Spatial distribution and habitat utilisation of sawfish (Pristis spp) in relation to fishing in northern Australia
By J.D Stevens, CSIRO Marine and Atmospheric Research, Hobart;
R.B. McAuley Department of Fisheries, Government of Western Australia, Perth;
C.A. Simpfendorfer James Cook University, Townsville;
R.D. Pillans CSIRO Marine and Atmospheric Research, Cleveland.
A report to Department of the Environment, Water, Heritage and the Arts, September 2008
About the document
Up to seven species of sawfish (Family Pristidae) belonging to two genera (Anoxpristis and Pristis) occur around the world. Both genera, and four species, occur in Australia (Last and Stevens 1994). Further taxonomic research is required to resolve nomenclatural issues and provide definitive identifications of some species. The narrow sawfish (Anoxypristis cuspidata), dwarf sawfish (Pristis clavata), freshwater sawfish (Pristis microdon) and green sawfish (Pristis zijsron) occur mainly in inshore coastal waters and riverine environments of tropical northern Australia.
Because of their rostra, sawfish are particularly vulnerable to capture in all forms of net fishing gear. Their large size (up to 7 m) and power can pose a real threat to fishers, which means that live release has been rarely practised in the past. Sawfish fins are particularly valuable in the international fin trade and the flesh is also of good quality so there is usually a major incentive for targeting them or retaining them when taken as bycatch. Together with their generally low biological productivity (Peverell 2005), environmental degradation of their habitats has meant that most populations of sawfish around the world have either been extirpated over much of their original distribution or at least suffered major declines in abundance as well as reductions in their range (Cook et al. 2006). Australia, in particular areas of the Kimberley and Pilbara regions of north western Australia, probably represent some of the last relatively healthy populations of sawfish in the world. However, even in this region sawfish numbers might have been reduced by commercial and recreational fishing. Stobutzki et al. (2000) assessed sawfish as the species at greatest risk of unsustainable fishing in northern Australia. Recognising this, two species (P. microdon and P. zijsron) are listed as Vulnerable on the Commonwealth Environment Protection and Biodiversity Conservation Act 1999 (EPBC Act) and most sawfish species are given some level of protection in all northern States and the Territory (Pogonoski et al. 2002). All sawfish are listed as Totally Protected under the Western Australian Fish Resources Management Act (FRMA).

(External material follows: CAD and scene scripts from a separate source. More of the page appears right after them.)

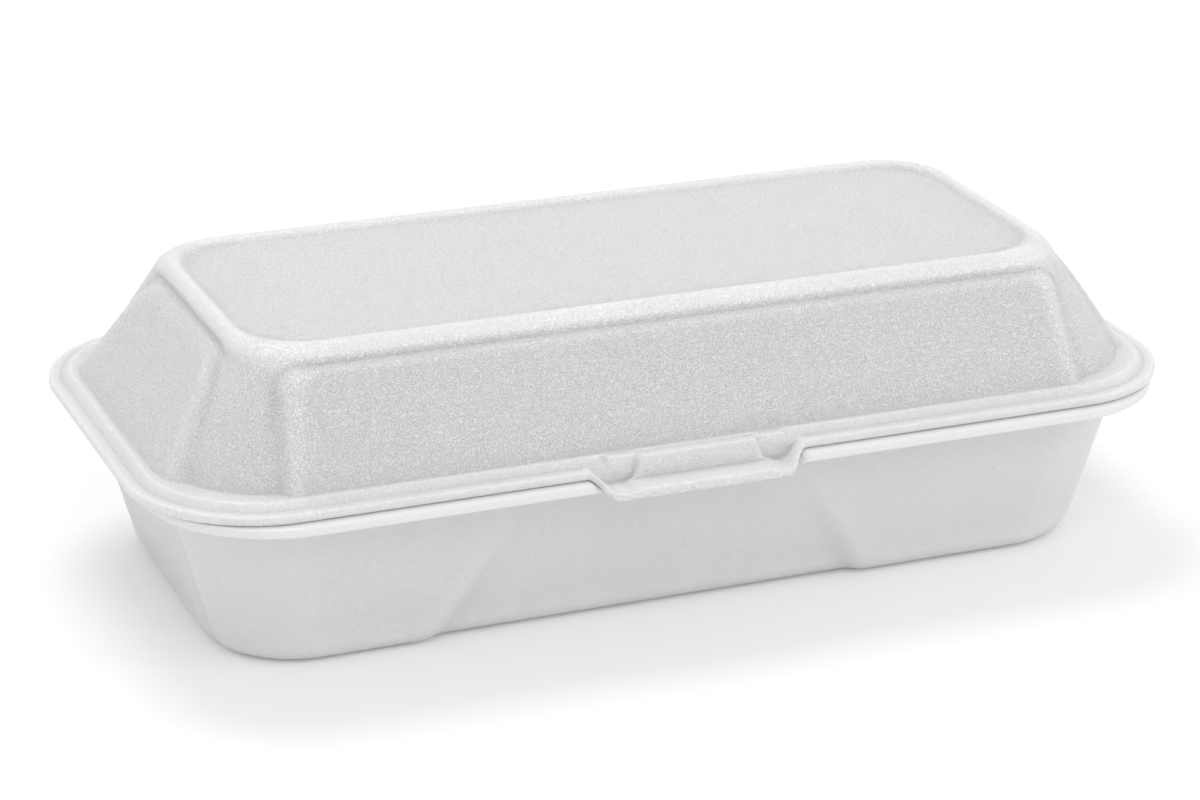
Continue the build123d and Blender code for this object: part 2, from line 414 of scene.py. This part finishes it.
def paint_skin(mesh, grain_and_highlight_strength):
    """Stores at each point of a mesh how far the skin bends out or in, as painted highlight on convex
    edges and painted shade in creases, and how strong its grain is.
    """
    count = len(mesh.vertices)
    places, normals = np.empty(count * 3), np.empty(count * 3)
    mesh.vertices.foreach_get("co", places)
    mesh.vertex_normals.foreach_get("vector", normals)
    ends = np.empty(len(mesh.edges) * 2, dtype=int)
    mesh.edges.foreach_get("vertices", ends)
    first, second = ends.reshape(-1, 2).T
    places, normals = places.reshape(-1, 3) / MM, normals.reshape(-1, 3)
    # Curvature along each edge, painted into the colour: convex edges get a painted highlight, creases
    # and hollows painted shade.
    way = places[second] - places[first]
    length = np.maximum(np.linalg.norm(way, axis=1), LEAST_EDGE)
    turn = ((normals[second] - normals[first]) * way).sum(axis=1) / length**2
    total = np.bincount(first, length, count) + np.bincount(second, length, count)
    turned = turn * length
    bend_shading = (np.bincount(first, turned, count) + np.bincount(second, turned, count)) / total
    bend_shading = np.clip(bend_shading / FULL_BEND, -1, grain_and_highlight_strength)
    # Painted highlight on the rims and round the ridge, full on the lid and none on the tray.
    bend_shading += rim_ridge_highlight_and_calm(places) * (2 * grain_and_highlight_strength - 1)
    beside = np.bincount(first, minlength=count) + np.bincount(second, minlength=count)
    for _ in range(BEND_ROUNDS):
        shared = np.bincount(first, bend_shading[second], count) + np.bincount(second, bend_shading[first], count)
        bend_shading = (1 - BEND_SPREAD) * bend_shading + BEND_SPREAD * shared / beside
    mesh.attributes.new("bend_shading", "FLOAT", "POINT").data.foreach_set("value", bend_shading)
    grain = grain_and_highlight_strength * (1 - TOP_CALM * normals[:, 2] ** 4) * (1 - RIM_CALM * rim_ridge_highlight_and_calm(places))
    mesh.attributes.new("grain", "FLOAT", "POINT").data.foreach_set("value", grain)


def finish_piece(name, mesh, body=None, grain_and_highlight_strength=0.5):
    """An object for a mesh: normals outward, smooth shading and the foam finish."""
    shaped = bmesh.new()
    shaped.from_mesh(mesh)
    bmesh.ops.recalc_face_normals(shaped, faces=shaped.faces)
    shaped.to_mesh(mesh)
    shaped.free()
    mesh.shade_smooth()
    paint_skin(mesh, grain_and_highlight_strength)
    mesh.materials.append(foam)
    piece = bpy.data.objects.new(name, mesh)
    bpy.context.scene.collection.objects.link(piece)
    if body:
        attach(piece, body)
    return piece


def between(low, high, share):
    """A value or a pair part of the way from low to high."""
    low, high = np.array(low), np.array(high)
    return low + (high - low) * share


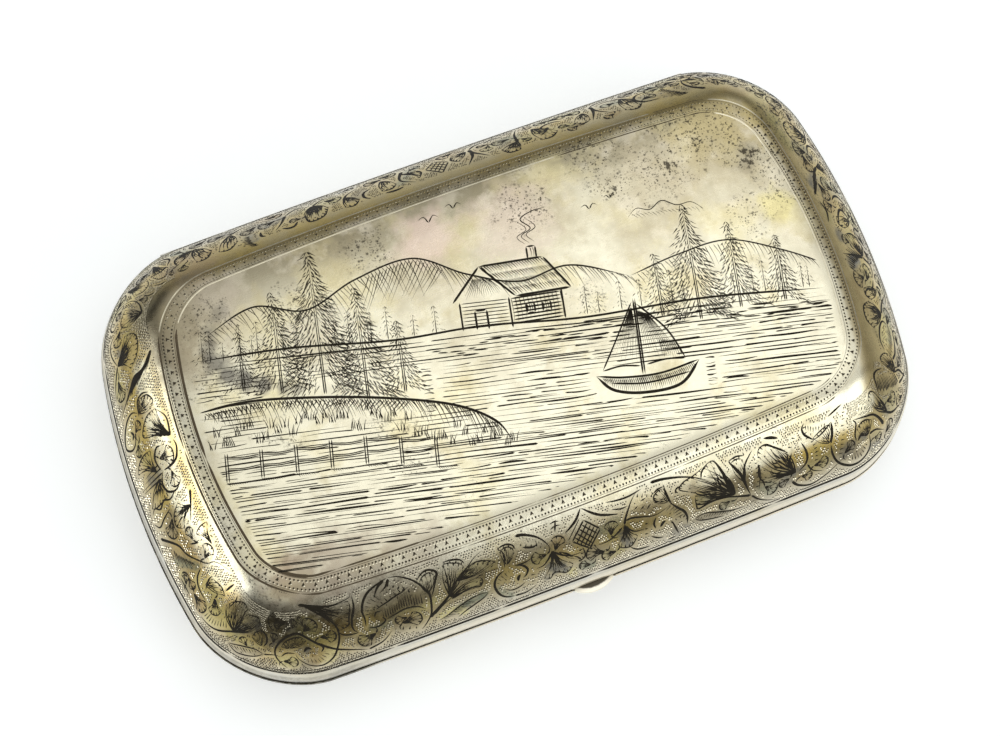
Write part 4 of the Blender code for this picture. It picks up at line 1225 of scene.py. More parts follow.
NEAR_RIGHT = """
w 40 5.7,7.6 6,8.55 6.7,9.9 7.4,11.05 8.3,12
l 26 3.6,12.2 5,11.9 7,11.8 9.2,12.2
l 22 4.3,10.8 5.55,10.4 6.7,10.4
f 44 5.7,7.6 | 4.2,4.4 4.7,3.8 5.3,3.55 5.8,3.4 6.4,3.55 7.4,4.8
w 36 5.3,7.3 4.2,6.5 2.8,5.9 1.1,5.9
w 34 5.9,7.3 6.25,6.6 7.2,5.8 8.9,5.55
l 26 6,3.3 7.2,2.3 9.2,2
w 32 6,8.2 6.9,8.3 8.3,7.9 10.55,7.3 13.2,8.1
l 40 12.4,11.3 12.6,9.9 12.9,8.8 13.2,7.9
l 24 10.7,10.8 11.4,11.2 12.4,11.3
f 26 12.7,8.6 | 10.6,9.4 10.7,10.3 11.4,10.9 12.3,11
l 20 7.5,9.4 8.2,9.9
l 20 8.4,9 9.2,9.6
l 20 9.4,8.7 10.1,9.5
l 20 8.6,10.4 9.6,10.6
l 22 10.7,10.6 10.7,9.7 11.7,9
l 40 13.05,8.3 13.9,7.2 14.9,6.05 15.3,4.8 15.2,3.55
l 30 10.55,6.9 10.1,5.9 10.3,4.9
l 58 11,4.8 11.5,5.5 12,5.6
l 26 12.9,5.2 13.3,3.8 13.75,2.4
l 24 9.4,3.8 10.55,3 11.4,2.8
l 20 11.9,1.9 13.3,2
h 18 13.2,8 14.3,6.9 15,5.6 | 12,7.2 12.8,6.4 13.3,5.4
w 50 10.55,12.6 12.5,12.4 15,11.75 17.2,10.8 19.4,9.4
f 50 23.05,5.5 | 16.2,8.8 14.6,9.9 15.4,10.8 17,11.2 18.6,11.9
f 46 23.05,5.5 | 19,12.1 20.1,12.3 20.9,11.2 21.9,9.2
l 26 18.05,10.2 18.3,11.3 19.4,12.3
l 30 20.3,12.4 21.1,10.5 21.9,8.55 23.05,5.9
l 24 13.9,9.5 14.2,10.2 15.1,10.4
l 30 16.8,7.6 16.9,6.05 17.2,5.5 19.4,5.9 21.7,5.6 23.6,4.9
f 34 22.6,5.7 | 16.8,7.9 17,6.4 18.6,5.9 20,6
w 44 25.55,4.25 23.6,4.9 21.7,5.6 19.8,5.9
l 22 16.4,3.9 17.5,4.2 18.6,4.1 20.5,3.4 22.5,2.8 24.6,2.6
l 20 16.4,3.9 17.4,3.2 19.2,2.7 21.2,2.3
h 16 17.2,4 19,3.9 21,3.2 23,2.8 | 16.9,3.5 18.4,3 20.2,2.6 22,2.3
l 30 25.55,4.25 24.9,6.05 24.6,8 24.9,9.9 26.25,11.75
l 55 22.4,11.3 23.3,9.9 24.2,8.3 24.7,6.3
l 24 22.4,11.3 23.6,11.6 24.9,11.3
f 26 24.6,7 | 22.7,10.9 23.6,11.2 24.5,10.9
w 30 25.6,4.2 26.7,3 28.3,2 30,1.5
f 46 32.8,5.1 | 26.9,10.3 27.2,11.4 28.3,11.7 29.6,10.8 31,9.8
l 26 27.1,11.6 28.3,11.6 29.8,10.6 31.7,9
l 40 32.2,8.8 31.8,7.4 31.9,6.05
f 30 32.6,5.1 | 26.9,8.9 26.9,7.2 27.6,5.8 29,5
w 30 26.9,9.1 27.1,7.2 26.8,4.4
l 55 28.05,12.7 29.2,12.4 30.3,11.9
l 34 33.75,9.9 34.4,8.55 34.7,7.2 34.4,6.05 33.3,5.2
w 30 34.7,5.8 35.6,4.4 37.5,3.4
w 44 32.2,3.8 33.3,2.6 35.3,1.75 37.2,2.2 38.9,3.1 40.8,4.5
l 30 38.5,7.7 38.75,6.05 39.7,4.1 41.4,2.6
l 30 34.4,12.7 34,11.9 34.4,10.8 35.8,9.5
l 24 35.8,9.5 37.2,10.1 38.6,11.3
l 48 38.6,11.3 38.7,9.4 38.5,7.7
f 28 38.3,7.9 | 35.6,9.8 36.6,10.4 37.6,10.9 38.3,11
h 20 34.6,12.4 36,11.6 37.6,11.6 | 34.6,11 36,10.2 37.4,10.6
l 26 40.4,13.3 38.05,12.2
t 20 10.6,10.9 12.4,11.4
t 22 15,10.3 14.2,9.6
t 20 22.6,11.2 24.8,11.6
t 22 26.6,9.4 26.8,7.4 26.7,5.4
t 24 9,6.4 8.8,4.6
t 20 12.8,5 14.6,5.4 15.2,4.6
t 22 40.6,12 40.4,10
t 20 32.6,11 32,9.8
t 20 34.4,12 34.8,10.2
t 20 35.6,9.4 36.2,7.6 36.2,6
t 18 40.6,9.2 40.4,7.2 40.2,5.4
t 20 8.4,11.4 10.4,10.6
"""


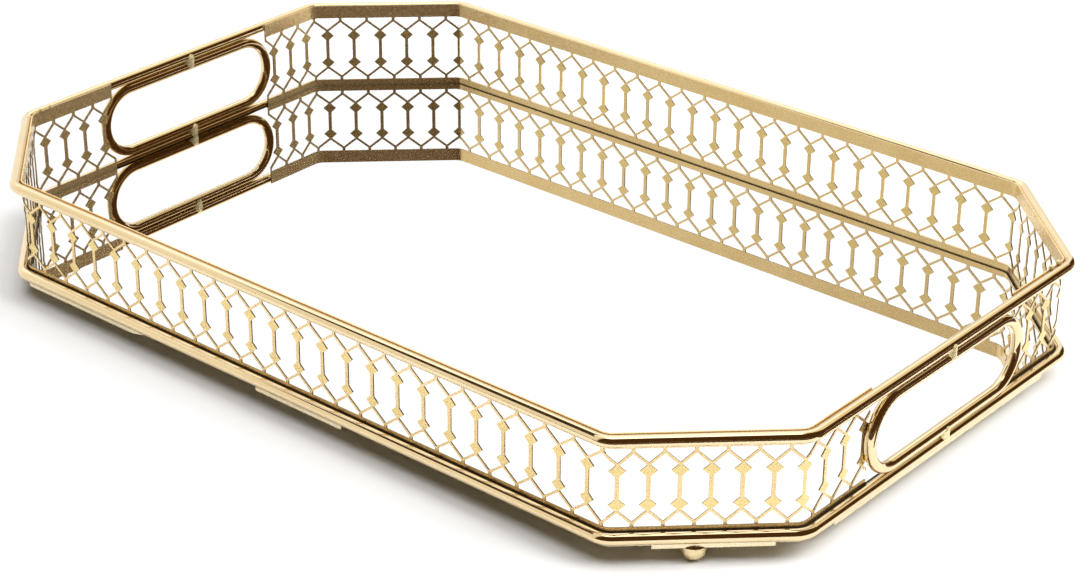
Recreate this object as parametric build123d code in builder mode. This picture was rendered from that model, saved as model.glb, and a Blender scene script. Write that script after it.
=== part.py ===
from build123d import *
from math import atan2, ceil, degrees, pi, radians, sqrt, tan
import os

# Dresser vanity tray: an eight-sided gallery tray of gilt rod and pierced strip round a mirror floor.
# Millimetres, +Z up. Origin: centre of the footprint, on the surface that the feet stand on.
# X is the long way, Y the short way. "Front" is the long side at -Y, "right" is the short side at +X.

# driving dimensions of the rod frame
rod_diameter = 4.2
rail_half_length = 190.0
rail_half_width = 125.5
corner_cut_x = 47.5
corner_cut_y = 45.5
rail_bend_radius = 8.0
rail_spacing = 36.2

# pierced strip: posts with a diamond at each end, tied to the borders by V-shaped arms
strip_thickness = 0.5
strip_rise = 1.7
bottom_border_height = 5.1
top_border_height = 5.7
arm_width = 0.9
stub_width = 1.3
bar_width = 1.45
diamond_half_width = 2.8
diamond_half_height = 2.6
diamond_level = 6.3
arm_foot_level = 8.6
arm_tip_level = 13.2
long_side_units = 24
cut_depth = 2.0
front_shift = 0.144
left_front_units = 4
left_back_units = 3
left_back_corner_units = 5.5
corner_side_units = 6
right_side_units = 3.25

# handle rings and the solder joints that hold them between the rails
ring_half_length = 45.7
left_ring_shift = 5.5
left_joint_shift = 6.5
joint_gap = 0.2
joint_radius = 2.6
joint_height = 7.4
joint_round = 2.1
joint_cut_length = 12.0

# floor of the tray
base_thickness = 1.5
pad_thickness = 0.5
pad_length = 70.0
pad_width = 30.0
pad_pitch_x = 105.0
pad_pitch_y = 110.0
pad_columns = 3
pad_rows = 2
glass_thickness = 1.9
glass_gap = 0.4
glass_bevel = 0.4

# base plate: its edge lies under the rail, and its tabs reach out past the rail's centre line
plate_inset = 1.4
tab_reach = 0.7
tab_root = 10.0
corner_tab_width = 40.0
corner_tab_shift = 3.0
mid_tab_width = 42.0
mid_tab_shift = 6.0
short_tab_width = 130.0
end_tab_outer_x = 138.0
end_tab_taper_x = 80.0
end_tab_inner_x = 52.0

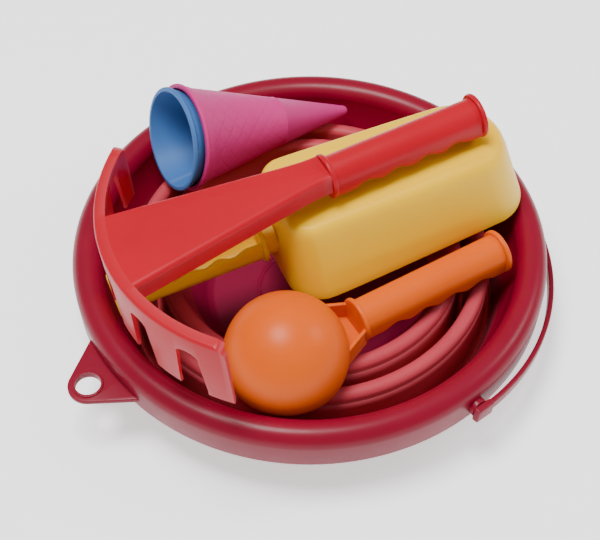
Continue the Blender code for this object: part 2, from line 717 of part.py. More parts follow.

They are all listed as critically endangered on the IUCN (World Conservation Union) Red List and are also listed on Appendix 1 of CITES, with the exception of P. microdon that is listed on Appendix 11. These instruments provide some protection from international trade. The biology and ecology of sawfish in Australia have received little attention until recently when increased funding opportunities resulting from their elevated conservation status focused attention on them (Thorburn et al. 2003, 2007).